Dynamic scaling in the 2D Ising spin glass with Gaussian couplings

We carry out simulated annealing and employ a generalized Kibble-Zurek scaling hypothesis to study the 2D Ising spin glass with normal-distributed couplings. The system has an equilibrium glass transition at temperature $T=0$. From a scaling analysis when $T\rightarrow 0$ at different annealing velocities, we extract the dynamic critical exponent $z$, i.e., the exponent relating the relaxation time $\tau$ to the system length $L$; $\tau\sim L^z$. We find $z=13.6 \pm 0.4$ for both the Edwards-Anderson spin-glass order parameter and the excess energy. This is different from a previous study of the system with bimodal couplings [S. J. Rubin, N. Xu, and A. W. Sandvik, Phys. Rev. E {\bf 95}, 052133 (2017)] where the dynamics is faster and the above two quantities relax with different exponents (and that of the energy is larger). We here argue that the different behaviors arise as a consequence of the different low-energy landscapes---for normal-distributed couplings the ground state is unique (up to a spin reflection) while the system with bimodal couplings is massively degenerate.

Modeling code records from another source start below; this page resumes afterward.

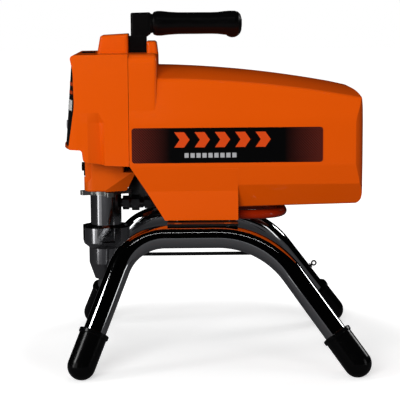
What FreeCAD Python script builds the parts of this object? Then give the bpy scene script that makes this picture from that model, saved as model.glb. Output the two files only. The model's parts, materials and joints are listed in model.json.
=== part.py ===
import FreeCAD, Part
import math
import os

# Airless paint sprayer: a geared motor drives a small piston pump, on a stand of two tube hoops.
# Row frame, millimetres: -X is the pump end, +X the motor end, -Y the near side, +Z up.
# The ground is Z = 0, and the origin is under the middle of the object.

V = FreeCAD.Vector
os.makedirs("parts", exist_ok=True)
NODES = {}

# ---- driving dimensions -------------------------------------------------------------------
TUBE_R = 15.0            # stand tube, 30 mm outside
TUBE_WALL = 1.8
FOOT_X = 177.0           # foot centres, along and across
FOOT_Y = 160.0
BAR_Y = 94.0             # top bars of the two hoops
BAR_Z = 173.0
BOOT_R = 18.2            # rubber boot
FOOT_Z = 17.8            # centre of the boot's round end, a little under its radius: a small flat
COVER_WALL = 2.6         # moulded covers
SEAM_X = -114.8          # plane where the front cover meets the motor cover
SEAM_GAP = 0.6
COVER_Y = 86.0           # half width of the covers
DECK_Z = 411.5           # flat top of the front cover
PUMP_X = -151.1          # pump axis, upright at Y = 0
CRANK_Z = 322.0          # crank axis, along X
CRANK_R = 11.0           # crank throw: the stroke is twice this
ROD_LENGTH = 61.0        # connecting rod between its two eyes
MOTOR_Z = 300.0          # motor axis, along X
FIT = 0.05               # radial clearance of running fits
GAP = 0.4                # clearance between other moving faces
GRIP_Z = 450.0           # centre line of the carrying grip
HOSE_R = 6.2             # whip hose


# ---- small helpers ------------------------------------------------------------------------
def block(x0, x1, y0, y1, z0, z1):
    """Box between two corners."""
    return Part.makeBox(x1 - x0, y1 - y0, z1 - z0, V(x0, y0, z0))


def rod_x(x0, x1, y, z, r):
    """Solid cylinder along X."""
    return Part.makeCylinder(r, x1 - x0, V(x0, y, z), V(1, 0, 0))


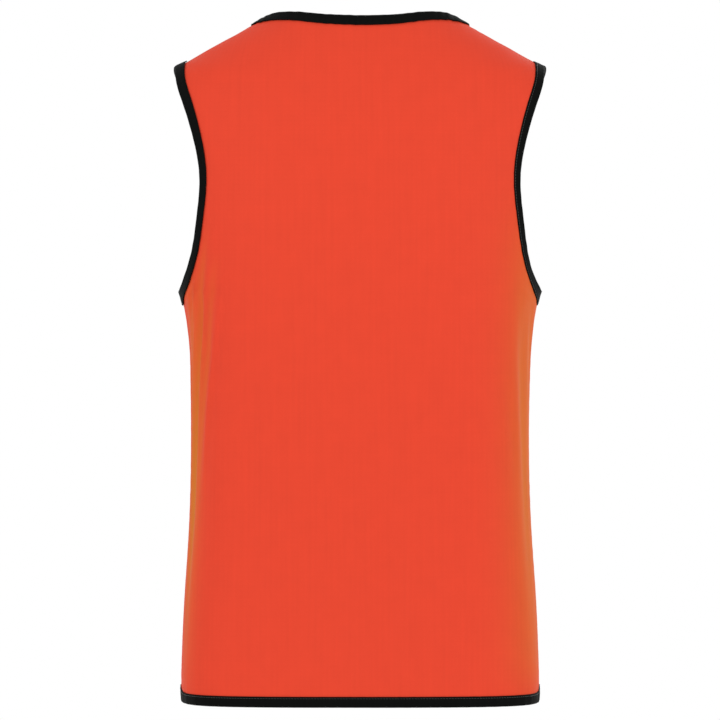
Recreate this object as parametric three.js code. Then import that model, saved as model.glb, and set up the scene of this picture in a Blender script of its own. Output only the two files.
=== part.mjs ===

Our results reinforce the conclusion of anomalous entropy-driven relaxation behavior in the bimodal Ising glass. In the case of a continuous coupling distribution, our results presented here indicate that, although Kibble-Zurek scaling holds, the perturbative behavior normally applying in the slow limit breaks down, likely due to quasi-degenerate states, and the scaling function takes a different form.